When the Humane Society of the United States (HSUS) and its global arm Humane Society International (HSI) had their ratings downgraded by Charity Navigator last month, HumaneWatch was the first to report the news widely.
According to Charity Navigator, HSI is now "insolvent." The organization is number one on Charity Navigator's list of "10 Charities in Deep Financial Trouble." Here's how the charity-rating organization describes the sorts of organizations that make this unenviable list (emphasis in the original):
If an organization owes more than it owns, that's a bad sign. If the bills it owes by the end of the year are more than it can pay, that's an even worse sign. These 10 charities are insolvent.

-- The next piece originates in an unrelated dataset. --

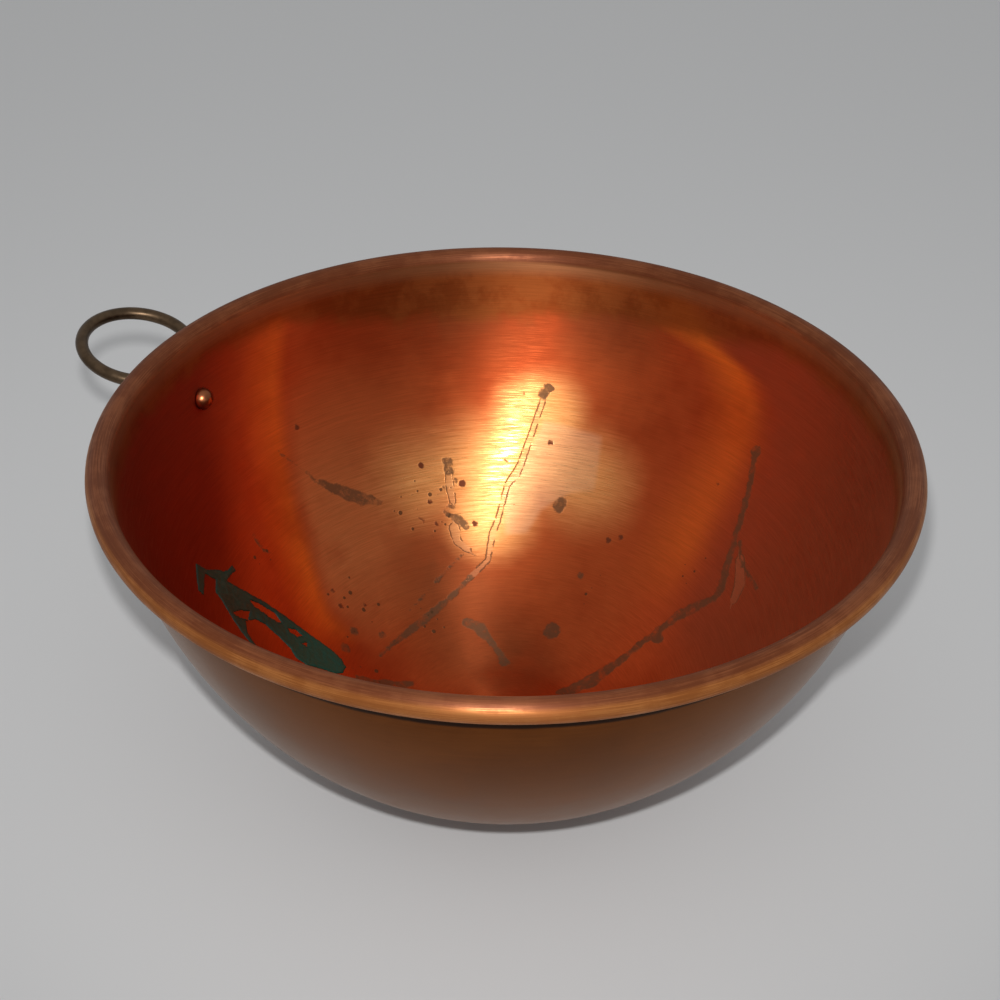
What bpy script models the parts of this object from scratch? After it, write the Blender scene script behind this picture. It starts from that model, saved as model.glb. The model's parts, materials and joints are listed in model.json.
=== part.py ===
"""Copper mixing bowl with a rolled rim and a hanging ring on a riveted strap.

Blender 4.5, metres, +Z up. The origin is on the bowl's axis, on the plane that the base rests on.
The ring hangs on the -X side, so the bowl is symmetric about the XZ plane.
"""
import math

import bmesh
import bpy
from mathutils import Matrix

# Driving dimensions, in metres.
SHEET = 0.001
GAP = 0.0003

RIM_RADIUS = 0.1525
BEAD_RADIUS = 0.0043
BEAD_CURL_END = math.radians(-138)
WALL_LEAN_AT_RIM = math.radians(8.9)
WALL_ASPECT = 1.181

BASE_BLEND_RADIUS = 0.030
BASE_BLEND_ANGLE = math.radians(18)

RIM_WIRE_RADIUS = 0.0029

RIVET_DEPTH_BELOW_BEAD = 0.0229
SHANK_RADIUS = 0.00275
HEAD_RADIUS = 0.0045
HEAD_EDGE = 0.0005
HEAD_DOME = 0.0035
HEAD_GAP = 0.0005
TAIL_RADIUS = 0.0037
TAIL_EDGE = 0.0004
TAIL_DOME = 0.0017
WASHER_RADIUS = 0.0042
WASHER_THICKNESS = 0.001

STRAP_WIDTH = 0.009
STRAP_SHEET = 0.001
STRAP_LEG_BELOW_RIVET = 0.0065
EYE_HEIGHT_ABOVE_RIVET = 0.0128
EYE_CENTRELINE_RADIUS = 0.00375
STRAP_THROAT_RADIUS = 0.0016

RING_RADIUS = 0.0224
RING_WIRE_RADIUS = 0.0026
RING_REST_TILT = math.radians(13.1)

# Facets: how finely each round shape is divided.
BOWL_STEPS = 72
WALL_SEGMENTS = 14
BLEND_SEGMENTS = 3
BEAD_SEGMENTS = 11
SMALL_ROUND_STEPS = 24
DOME_SEGMENTS = 6
EYE_SEGMENTS = 12
THROAT_SEGMENTS = 4
RING_SEGMENTS = 48
RING_WIRE_SIDES = 12
RIM_WIRE_SIDES = 8

MERGE_DISTANCE = 0.00001
SMOOTH_ANGLE = math.radians(35)

COPPER = (0.62, 0.23, 0.10)
DARK_COPPER = (0.50, 0.20, 0.10)
DARK_BRASS = (0.20, 0.14, 0.08)
STEEL = (0.35, 0.34, 0.33)


def arc(centre, radius, start, end, segments):
    """Points on an arc in a plane, from one angle to another, both ends included."""
    points = []
    for step in range(segments + 1):
        angle = start + (end - start) * step / segments
        points.append((centre[0] + radius * math.cos(angle), centre[1] + radius * math.sin(angle)))
    return points


def dome(base_radius, height, segments):
    """A spherical cap's outline from its edge to its top, as (radius, height) points."""
    sphere = (base_radius ** 2 + height ** 2) / (2 * height)
    edge_angle = math.atan2(sphere - height, base_radius)
    return arc((0.0, height - sphere), sphere, edge_angle, math.pi / 2, segments)


class BowlWall:
    """The middle line of the bowl's sheet: flat base, blend, elliptical wall and rolled bead."""

    def __init__(self):
        self.bead_centreline = BEAD_RADIUS - SHEET / 2
        self.bead_start = math.pi - WALL_LEAN_AT_RIM
        self.bead_centre_radius = RIM_RADIUS - BEAD_RADIUS
        self.top_angle = math.atan(1 / (WALL_ASPECT * math.tan(WALL_LEAN_AT_RIM)))
        self.foot_angle = math.atan(math.tan(BASE_BLEND_ANGLE) / WALL_ASPECT)
        rim_radius = self.bead_centre_radius + self.bead_centreline * math.cos(self.bead_start)
        self.half_width = rim_radius / math.sin(self.top_angle)
        self.half_height = self.half_width * WALL_ASPECT
        blend_height = BASE_BLEND_RADIUS * (1 - math.cos(BASE_BLEND_ANGLE))
        foot_height = SHEET / 2 + blend_height
        self.centre_height = foot_height + self.half_height * math.cos(self.foot_angle)
        foot_radius = self.half_width * math.sin(self.foot_angle)
        self.flat_radius = foot_radius - BASE_BLEND_RADIUS * math.sin(BASE_BLEND_ANGLE)
        rim_height = self.ellipse_point(self.top_angle)[1]
        self.bead_height = rim_height - self.bead_centreline * math.sin(self.bead_start)

    def ellipse_point(self, angle):
        """A point of the wall; the angle is 0 at the bottom and grows towards the rim."""
        radius = self.half_width * math.sin(angle)
        height = self.centre_height - self.half_height * math.cos(angle)
        return radius, height

    def lean(self, angle):
        """How far the wall leans outwards from the vertical at a point of the ellipse."""
        return math.atan2(self.half_width * math.cos(angle), self.half_height * math.sin(angle))

    def angle_at_height(self, height):
        return math.acos((self.centre_height - height) / self.half_height)

    def profile(self):
        """The whole middle line, from the axis at the base to the curled edge under the bead."""
        blend_centre = (self.flat_radius, SHEET / 2 + BASE_BLEND_RADIUS)
        blend_start = -math.pi / 2
        points = [(0.0, SHEET / 2)]
        points += arc(
            blend_centre, BASE_BLEND_RADIUS, blend_start, blend_start + BASE_BLEND_ANGLE, BLEND_SEGMENTS
        )
        for step in range(1, WALL_SEGMENTS):
            share = step / WALL_SEGMENTS
            angle = self.foot_angle + (self.top_angle - self.foot_angle) * share
            points.append(self.ellipse_point(angle))
        bead_centre = (self.bead_centre_radius, self.bead_height)
        points += arc(bead_centre, self.bead_centreline, self.bead_start, BEAD_CURL_END, BEAD_SEGMENTS)
        return points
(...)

Not only do their total liabilities, or what they owe, exceed their total assets, they also maintain negative working capital — that is, the bills they owe exceed available assets that can be used to pay those bills. While these charities may not be facing bankruptcy, their fundamental insolvency puts these charities in a very dangerous position.
HSI, the organization reports, is $11.7 million in the red. It's drowning in more than 5 times the red ink of its next worst-managed competitor.
And as of this writing, HSUS itself is #2 on a different list: the Charity Navigator pages that have attracted the most comments from the public. With all the scandals swirling around the wealthy animal rights group, it's easy to see why.